In diesem Bereich bleiben zunächst noch viele Fragen offen. Immer mehr Zeitschriften werden ohnehin in elektronischer Form erscheinen, und die Technik wird sich weiterentwickeln. So kann man sich vorstellen, daß der Prozeß des Scannens irgendwann wegfällt, der ohnehin sehr aufwendig ist. Das größte Problem für die Verleger und andere, die Rechte an Texten halten, ist die Veränderbarkeit des Textes, wenn er elektronisch übertragen wird. Sobald es dafür eine technische Lösung gibt, ist sicherlich mit einer größeren Kooperationsbereitschaft von Verlegerseite zu rechnen. Bis dahin wird es, so fürchte ich, erst einmal bei Projekten bleiben.

2.0 Schlußbemerkung

Dieser Vortrag war bemüht, einen Überblick über die Entwicklung der British Library hin zur elektronischen Bibliothek zu geben. Ich habe den Bestandserhalt angesprochen und die erleichterten Zugriffsmöglichkeiten für den Benutzer, bin auf die ältesten Stücke der Sammlung eingegangen und auf die aktuellste Fachliteratur, die die BL ihren Benutzern anbieten kann.

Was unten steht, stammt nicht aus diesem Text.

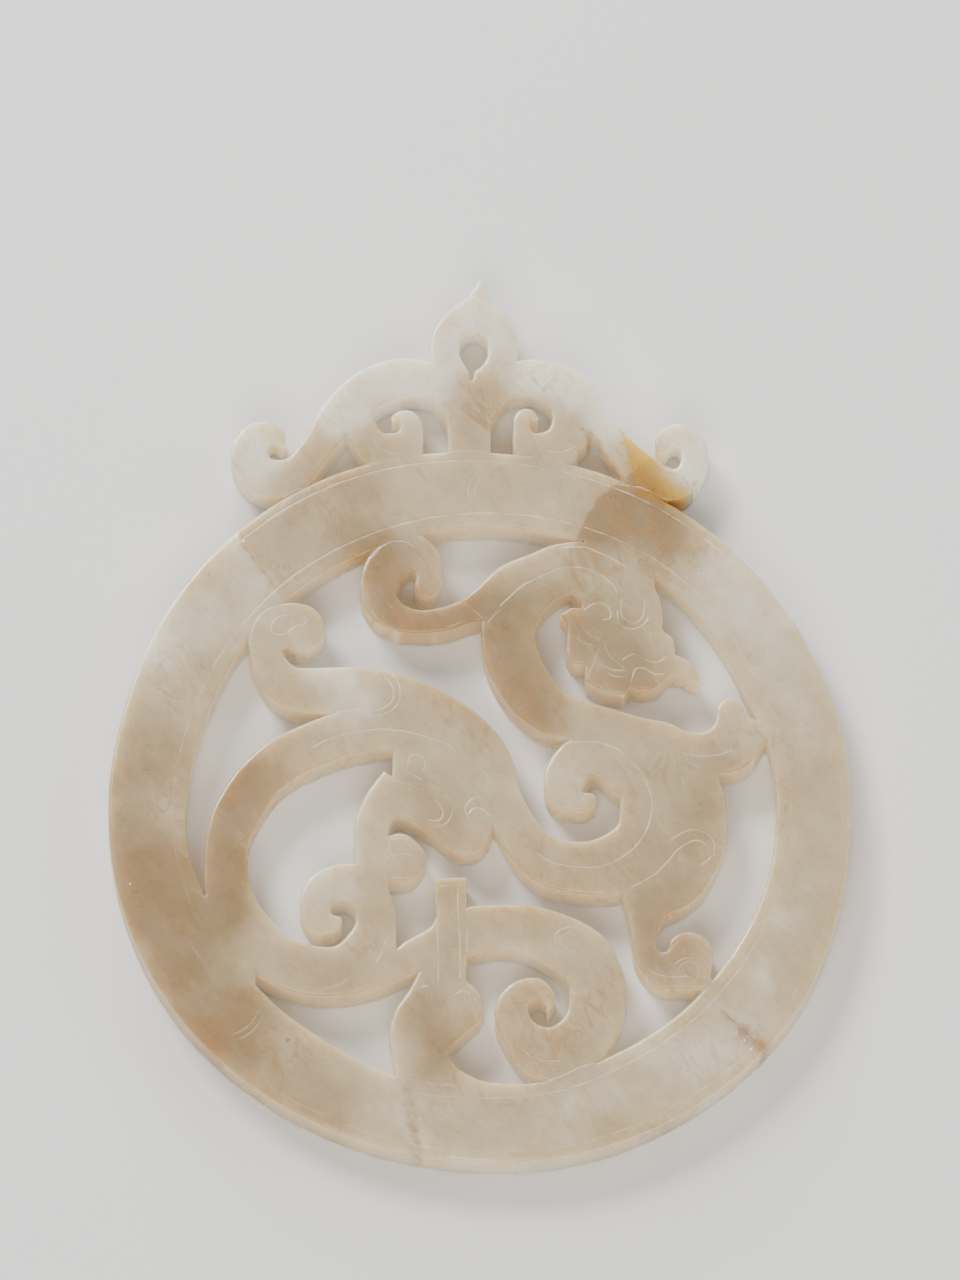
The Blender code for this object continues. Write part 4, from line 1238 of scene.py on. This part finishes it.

Damit die BL weiterhin einen größtmöglichen, vielfältigen Bestand für ihre Benutzer bereithalten kann, muß sie sicherstellen, auch weiterhin als nationales Archiv für alle Veröffentlichungen zu fungieren. Die BL ist Pflichtexemplarbibliothek für alle gedruckten Publikationen, und das wirft nun ein Problem auf: Was ist mit den elektronischen Publikationen? Die British Library hat zusammen mit anderen Pflichtexemplarbibliotheken einen Antrag darauf gestellt, daß der 1911 festgelegte Anspruch auf gedrucktes Material auch auf "non-print" Material erweitert werden soll. Das Ergebnis bleibt abzuwarten, aber jeder wird einsehen, daß sich seit 1911 einiges verändert hat.

Trotz aller Projekte und Initiativen bleibt vieles ungeklärt: Urheberrecht, technische Machbarkeit, die Rolle der Bibliotheken als Informationsvermittler - die Britische Nationalbibliothek sieht sich vielen Herausforderungen gegenübergestellt und versucht den neuen Zeiten durch Kreativität und Innovation zu begegnen.

1) Dieser und der folgende Vortrag wurden am 29. März 1996 während eines auf der Leipziger Buchmesse vom British Council organisierten Seminars Libraries and Electronic Publishing gehalten.